══ DATA BLOCK

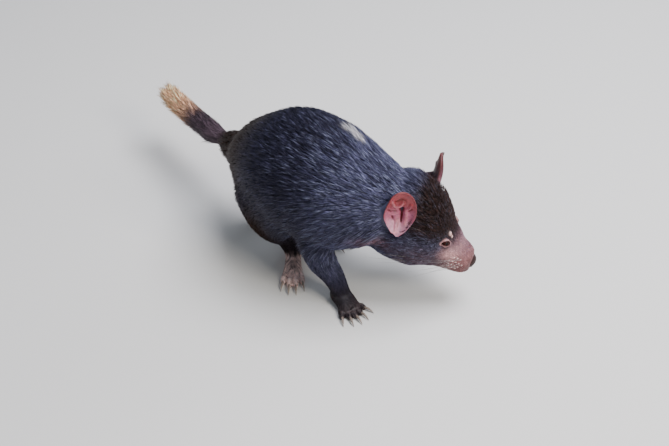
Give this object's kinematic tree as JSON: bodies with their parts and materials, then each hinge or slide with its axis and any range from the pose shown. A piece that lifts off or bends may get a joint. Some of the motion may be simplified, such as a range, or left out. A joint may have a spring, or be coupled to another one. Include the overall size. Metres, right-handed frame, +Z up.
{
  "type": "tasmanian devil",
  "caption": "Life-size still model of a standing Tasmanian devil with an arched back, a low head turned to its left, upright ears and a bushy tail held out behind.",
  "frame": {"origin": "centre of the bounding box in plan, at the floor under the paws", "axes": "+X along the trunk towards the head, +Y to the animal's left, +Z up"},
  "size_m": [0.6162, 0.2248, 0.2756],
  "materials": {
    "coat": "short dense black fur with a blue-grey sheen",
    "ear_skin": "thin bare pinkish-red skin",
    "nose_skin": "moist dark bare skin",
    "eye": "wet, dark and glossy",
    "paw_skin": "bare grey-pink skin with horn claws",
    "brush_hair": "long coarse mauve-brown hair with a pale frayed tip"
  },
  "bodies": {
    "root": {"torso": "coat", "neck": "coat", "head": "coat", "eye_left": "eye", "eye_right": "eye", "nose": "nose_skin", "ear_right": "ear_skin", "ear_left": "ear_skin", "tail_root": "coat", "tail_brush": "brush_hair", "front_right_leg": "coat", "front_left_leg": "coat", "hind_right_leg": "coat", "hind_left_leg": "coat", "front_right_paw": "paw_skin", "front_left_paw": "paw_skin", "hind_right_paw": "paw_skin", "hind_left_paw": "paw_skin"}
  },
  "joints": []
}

════

- **TASK**:
Look for lines containing the string "with" and copy them all.

- **OUTPUT FOR THIS TASK**:
Give this object's kinematic tree as JSON: bodies with their parts and materials, then each hinge or slide with its axis and any range from the pose shown. A piece that lifts off or bends may get a joint. Some of the motion may be simplified, such as a range, or left out. A joint may have a spring, or be coupled to another one. Include the overall size. Metres, right-handed frame, +Z up.
  "caption": "Life-size still model of a standing Tasmanian devil with an arched back, a low head turned to its left, upright ears and a bushy tail held out behind.",
    "coat": "short dense black fur with a blue-grey sheen",
    "paw_skin": "bare grey-pink skin with horn claws",
    "brush_hair": "long coarse mauve-brown hair with a pale frayed tip"